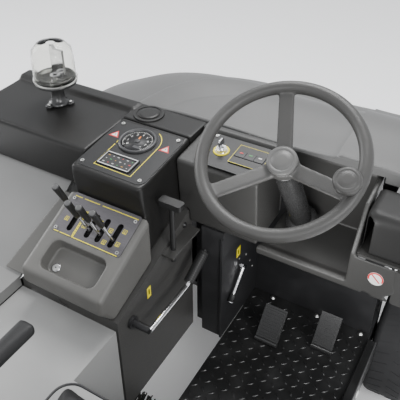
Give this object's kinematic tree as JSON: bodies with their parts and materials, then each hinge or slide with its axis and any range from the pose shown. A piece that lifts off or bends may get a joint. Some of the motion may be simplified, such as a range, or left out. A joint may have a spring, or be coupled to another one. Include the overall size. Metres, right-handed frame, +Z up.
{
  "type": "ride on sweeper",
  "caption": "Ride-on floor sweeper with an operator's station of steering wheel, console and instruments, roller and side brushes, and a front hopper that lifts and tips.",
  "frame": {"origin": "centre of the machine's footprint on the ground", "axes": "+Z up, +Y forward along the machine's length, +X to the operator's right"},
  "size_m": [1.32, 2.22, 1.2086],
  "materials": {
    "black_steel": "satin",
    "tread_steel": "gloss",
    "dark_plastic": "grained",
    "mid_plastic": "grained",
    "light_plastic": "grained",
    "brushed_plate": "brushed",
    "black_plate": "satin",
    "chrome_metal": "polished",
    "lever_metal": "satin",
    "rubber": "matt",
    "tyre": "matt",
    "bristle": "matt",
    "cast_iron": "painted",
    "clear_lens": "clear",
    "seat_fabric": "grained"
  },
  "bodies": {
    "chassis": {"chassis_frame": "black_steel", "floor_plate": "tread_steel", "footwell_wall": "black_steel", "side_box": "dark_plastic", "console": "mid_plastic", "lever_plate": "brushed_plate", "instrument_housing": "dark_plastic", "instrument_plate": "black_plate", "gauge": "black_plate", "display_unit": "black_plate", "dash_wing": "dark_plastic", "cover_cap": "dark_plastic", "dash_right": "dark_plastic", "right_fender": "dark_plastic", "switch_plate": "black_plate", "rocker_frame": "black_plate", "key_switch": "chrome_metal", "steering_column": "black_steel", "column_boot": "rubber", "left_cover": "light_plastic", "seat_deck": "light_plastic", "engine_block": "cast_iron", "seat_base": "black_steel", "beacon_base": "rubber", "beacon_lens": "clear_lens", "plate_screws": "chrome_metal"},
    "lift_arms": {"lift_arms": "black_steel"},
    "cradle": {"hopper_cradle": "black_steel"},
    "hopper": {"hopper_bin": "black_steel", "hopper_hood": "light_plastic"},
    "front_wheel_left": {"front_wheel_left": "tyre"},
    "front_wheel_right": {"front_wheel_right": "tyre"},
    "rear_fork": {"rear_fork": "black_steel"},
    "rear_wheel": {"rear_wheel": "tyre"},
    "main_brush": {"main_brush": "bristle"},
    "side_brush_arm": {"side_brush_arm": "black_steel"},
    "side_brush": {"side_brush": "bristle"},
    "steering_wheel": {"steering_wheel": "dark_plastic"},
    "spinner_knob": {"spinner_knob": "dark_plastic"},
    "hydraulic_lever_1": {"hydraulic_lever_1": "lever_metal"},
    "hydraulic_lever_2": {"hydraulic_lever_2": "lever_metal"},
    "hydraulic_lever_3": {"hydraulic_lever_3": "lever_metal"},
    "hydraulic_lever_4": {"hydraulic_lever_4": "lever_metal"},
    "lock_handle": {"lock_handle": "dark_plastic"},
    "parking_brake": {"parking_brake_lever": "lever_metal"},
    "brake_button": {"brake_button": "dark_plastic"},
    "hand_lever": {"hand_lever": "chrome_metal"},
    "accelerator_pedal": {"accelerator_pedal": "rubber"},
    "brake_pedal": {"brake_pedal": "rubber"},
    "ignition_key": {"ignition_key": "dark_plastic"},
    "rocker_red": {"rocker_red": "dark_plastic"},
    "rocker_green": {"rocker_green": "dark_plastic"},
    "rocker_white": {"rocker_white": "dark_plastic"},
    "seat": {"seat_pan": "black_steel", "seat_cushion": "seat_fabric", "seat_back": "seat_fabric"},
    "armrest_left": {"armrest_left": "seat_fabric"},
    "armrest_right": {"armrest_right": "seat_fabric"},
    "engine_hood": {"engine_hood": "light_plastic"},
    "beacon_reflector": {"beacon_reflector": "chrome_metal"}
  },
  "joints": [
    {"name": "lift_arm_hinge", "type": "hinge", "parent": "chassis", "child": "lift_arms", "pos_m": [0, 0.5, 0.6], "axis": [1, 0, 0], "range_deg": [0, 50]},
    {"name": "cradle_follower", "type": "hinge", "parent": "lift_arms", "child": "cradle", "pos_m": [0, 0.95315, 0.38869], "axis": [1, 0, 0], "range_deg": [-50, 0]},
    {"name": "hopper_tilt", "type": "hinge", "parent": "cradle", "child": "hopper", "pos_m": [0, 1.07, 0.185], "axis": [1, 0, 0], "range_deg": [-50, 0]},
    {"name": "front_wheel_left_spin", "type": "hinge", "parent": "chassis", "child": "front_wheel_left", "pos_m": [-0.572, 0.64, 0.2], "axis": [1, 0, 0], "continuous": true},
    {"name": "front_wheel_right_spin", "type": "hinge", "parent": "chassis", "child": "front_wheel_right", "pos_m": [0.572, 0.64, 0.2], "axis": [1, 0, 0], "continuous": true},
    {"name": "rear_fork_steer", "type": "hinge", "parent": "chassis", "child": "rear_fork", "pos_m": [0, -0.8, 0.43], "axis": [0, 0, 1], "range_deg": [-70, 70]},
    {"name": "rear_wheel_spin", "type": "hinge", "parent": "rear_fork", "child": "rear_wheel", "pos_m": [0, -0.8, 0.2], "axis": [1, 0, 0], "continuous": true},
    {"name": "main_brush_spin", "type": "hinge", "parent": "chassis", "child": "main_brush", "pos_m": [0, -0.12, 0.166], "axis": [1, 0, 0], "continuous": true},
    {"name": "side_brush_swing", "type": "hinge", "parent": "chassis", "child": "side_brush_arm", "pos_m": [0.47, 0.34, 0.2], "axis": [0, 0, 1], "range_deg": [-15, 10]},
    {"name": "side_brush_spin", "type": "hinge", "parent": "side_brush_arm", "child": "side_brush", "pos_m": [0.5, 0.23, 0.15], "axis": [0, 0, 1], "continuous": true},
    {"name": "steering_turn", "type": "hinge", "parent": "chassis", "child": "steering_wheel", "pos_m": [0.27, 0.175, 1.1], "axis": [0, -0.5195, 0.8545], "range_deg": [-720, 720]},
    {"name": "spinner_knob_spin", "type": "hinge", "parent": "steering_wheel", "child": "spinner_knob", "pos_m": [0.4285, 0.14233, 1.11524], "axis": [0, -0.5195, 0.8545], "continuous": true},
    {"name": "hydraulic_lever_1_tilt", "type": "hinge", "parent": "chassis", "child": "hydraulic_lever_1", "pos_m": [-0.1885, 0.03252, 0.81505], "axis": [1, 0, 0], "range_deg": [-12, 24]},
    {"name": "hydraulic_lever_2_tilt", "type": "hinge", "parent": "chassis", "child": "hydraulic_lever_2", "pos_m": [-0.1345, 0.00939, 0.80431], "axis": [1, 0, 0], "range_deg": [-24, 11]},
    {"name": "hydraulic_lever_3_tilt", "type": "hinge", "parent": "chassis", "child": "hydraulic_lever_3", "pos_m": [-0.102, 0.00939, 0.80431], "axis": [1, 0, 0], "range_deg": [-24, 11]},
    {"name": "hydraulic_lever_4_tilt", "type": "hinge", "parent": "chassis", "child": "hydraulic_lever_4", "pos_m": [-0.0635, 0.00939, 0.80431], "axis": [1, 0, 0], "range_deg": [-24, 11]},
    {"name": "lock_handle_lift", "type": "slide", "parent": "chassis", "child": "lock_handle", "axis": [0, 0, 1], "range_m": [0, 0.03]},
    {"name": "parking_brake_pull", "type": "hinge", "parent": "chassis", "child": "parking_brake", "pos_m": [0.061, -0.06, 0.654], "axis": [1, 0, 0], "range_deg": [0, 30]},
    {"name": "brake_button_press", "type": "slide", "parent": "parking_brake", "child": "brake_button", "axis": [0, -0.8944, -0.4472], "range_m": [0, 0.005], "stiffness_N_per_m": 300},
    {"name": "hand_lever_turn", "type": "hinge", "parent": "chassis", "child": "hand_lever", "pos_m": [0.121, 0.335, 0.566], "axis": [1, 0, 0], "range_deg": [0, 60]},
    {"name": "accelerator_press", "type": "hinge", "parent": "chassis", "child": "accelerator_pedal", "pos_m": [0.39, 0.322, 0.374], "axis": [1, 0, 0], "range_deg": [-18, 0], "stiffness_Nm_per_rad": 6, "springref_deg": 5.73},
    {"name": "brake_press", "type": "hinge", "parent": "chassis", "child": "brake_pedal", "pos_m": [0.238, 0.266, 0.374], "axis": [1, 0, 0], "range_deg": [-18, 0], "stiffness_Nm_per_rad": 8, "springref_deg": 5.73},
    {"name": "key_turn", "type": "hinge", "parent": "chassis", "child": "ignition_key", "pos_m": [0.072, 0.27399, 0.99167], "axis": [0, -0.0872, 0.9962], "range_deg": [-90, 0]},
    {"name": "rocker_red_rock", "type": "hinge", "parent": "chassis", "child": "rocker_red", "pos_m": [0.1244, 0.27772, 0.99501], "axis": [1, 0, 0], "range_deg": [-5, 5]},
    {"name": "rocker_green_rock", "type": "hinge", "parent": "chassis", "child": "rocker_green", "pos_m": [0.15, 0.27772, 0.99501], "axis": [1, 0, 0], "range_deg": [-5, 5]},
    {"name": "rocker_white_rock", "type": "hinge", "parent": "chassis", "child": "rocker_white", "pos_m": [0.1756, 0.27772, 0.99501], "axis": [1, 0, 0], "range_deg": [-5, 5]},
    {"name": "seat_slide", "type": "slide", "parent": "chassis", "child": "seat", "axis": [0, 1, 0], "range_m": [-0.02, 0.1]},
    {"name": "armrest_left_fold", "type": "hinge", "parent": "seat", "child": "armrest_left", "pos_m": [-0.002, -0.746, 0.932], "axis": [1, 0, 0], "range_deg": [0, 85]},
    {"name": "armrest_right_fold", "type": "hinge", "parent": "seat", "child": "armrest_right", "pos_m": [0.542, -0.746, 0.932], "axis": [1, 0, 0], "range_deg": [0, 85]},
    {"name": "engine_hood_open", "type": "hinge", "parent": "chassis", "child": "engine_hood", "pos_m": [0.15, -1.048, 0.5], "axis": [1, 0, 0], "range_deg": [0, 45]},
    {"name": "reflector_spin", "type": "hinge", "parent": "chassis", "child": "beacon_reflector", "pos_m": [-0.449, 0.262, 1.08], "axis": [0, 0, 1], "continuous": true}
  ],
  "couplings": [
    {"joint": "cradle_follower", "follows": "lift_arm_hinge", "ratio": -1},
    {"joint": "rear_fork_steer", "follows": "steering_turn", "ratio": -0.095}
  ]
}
###
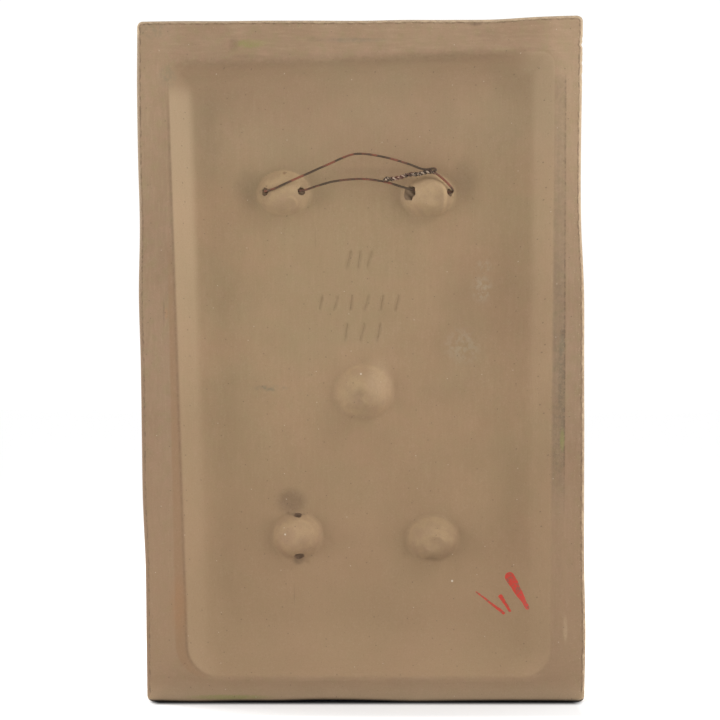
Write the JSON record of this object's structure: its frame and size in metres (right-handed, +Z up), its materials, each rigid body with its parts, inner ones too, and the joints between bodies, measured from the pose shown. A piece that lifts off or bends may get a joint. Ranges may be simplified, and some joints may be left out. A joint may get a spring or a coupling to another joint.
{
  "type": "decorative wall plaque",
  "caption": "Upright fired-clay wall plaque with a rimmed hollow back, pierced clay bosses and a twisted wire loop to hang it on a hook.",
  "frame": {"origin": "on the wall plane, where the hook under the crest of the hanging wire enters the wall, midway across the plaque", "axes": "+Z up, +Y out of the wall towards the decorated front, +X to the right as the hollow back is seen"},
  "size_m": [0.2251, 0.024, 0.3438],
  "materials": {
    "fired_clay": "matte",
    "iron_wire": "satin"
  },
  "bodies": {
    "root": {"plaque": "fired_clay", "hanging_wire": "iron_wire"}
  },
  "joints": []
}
###
Brief:
Find the string "bends" in the records, then copy each line where it occurs.

Exercise response:
Give this object's kinematic tree as JSON: bodies with their parts and materials, then each hinge or slide with its axis and any range from the pose shown. A piece that lifts off or bends may get a joint. Some of the motion may be simplified, such as a range, or left out. A joint may have a spring, or be coupled to another one. Include the overall size. Metres, right-handed frame, +Z up.
Write the JSON record of this object's structure: its frame and size in metres (right-handed, +Z up), its materials, each rigid body with its parts, inner ones too, and the joints between bodies, measured from the pose shown. A piece that lifts off or bends may get a joint. Ranges may be simplified, and some joints may be left out. A joint may get a spring or a coupling to another joint.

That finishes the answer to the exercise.